(Supplied data):

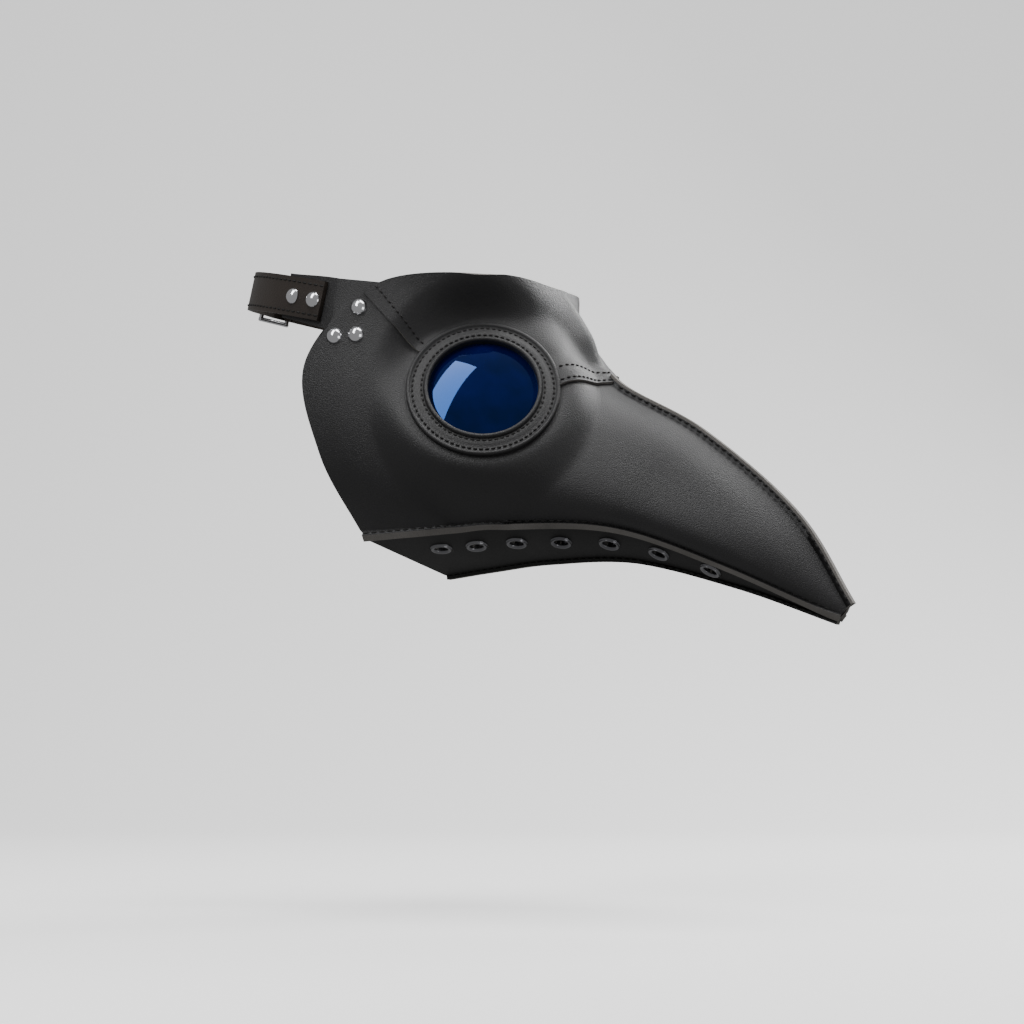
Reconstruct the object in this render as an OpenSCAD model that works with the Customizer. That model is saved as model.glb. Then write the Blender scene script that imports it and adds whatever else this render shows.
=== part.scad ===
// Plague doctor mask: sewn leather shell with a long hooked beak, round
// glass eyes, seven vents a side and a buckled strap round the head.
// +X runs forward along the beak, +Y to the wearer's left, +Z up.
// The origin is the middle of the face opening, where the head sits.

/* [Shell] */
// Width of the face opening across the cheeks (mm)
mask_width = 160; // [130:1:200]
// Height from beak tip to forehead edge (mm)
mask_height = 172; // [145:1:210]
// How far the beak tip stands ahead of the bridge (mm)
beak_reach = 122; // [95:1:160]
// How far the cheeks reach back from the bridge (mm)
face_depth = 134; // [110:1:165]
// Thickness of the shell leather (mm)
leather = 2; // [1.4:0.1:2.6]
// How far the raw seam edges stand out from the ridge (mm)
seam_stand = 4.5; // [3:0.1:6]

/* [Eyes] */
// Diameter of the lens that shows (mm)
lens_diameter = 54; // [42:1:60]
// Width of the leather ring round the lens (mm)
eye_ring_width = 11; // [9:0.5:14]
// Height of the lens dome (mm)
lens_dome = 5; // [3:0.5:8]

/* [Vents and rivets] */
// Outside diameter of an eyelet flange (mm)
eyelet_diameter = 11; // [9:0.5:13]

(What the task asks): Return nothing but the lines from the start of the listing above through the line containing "the head sits.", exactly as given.

(Solution):
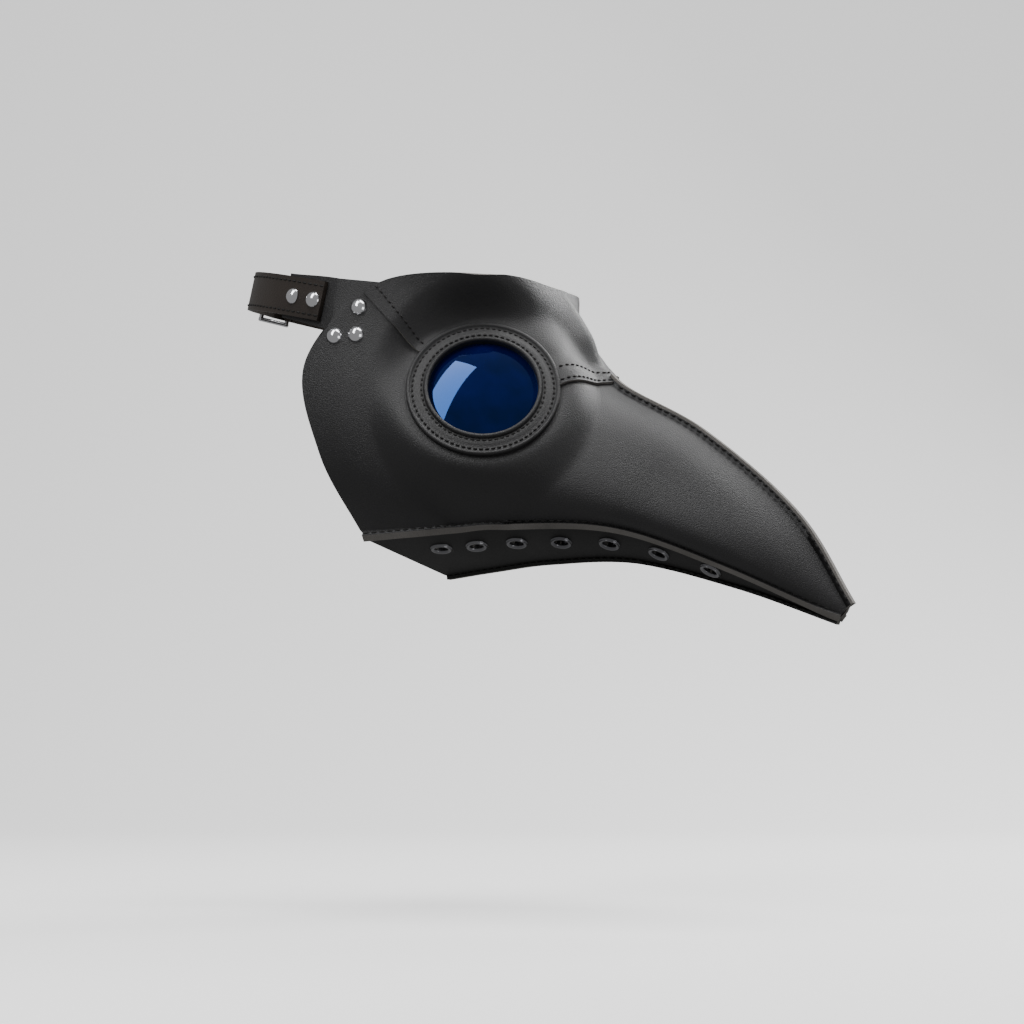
Reconstruct the object in this render as an OpenSCAD model that works with the Customizer. That model is saved as model.glb. Then write the Blender scene script that imports it and adds whatever else this render shows.
=== part.scad ===
// Plague doctor mask: sewn leather shell with a long hooked beak, round
// glass eyes, seven vents a side and a buckled strap round the head.
// +X runs forward along the beak, +Y to the wearer's left, +Z up.
// The origin is the middle of the face opening, where the head sits.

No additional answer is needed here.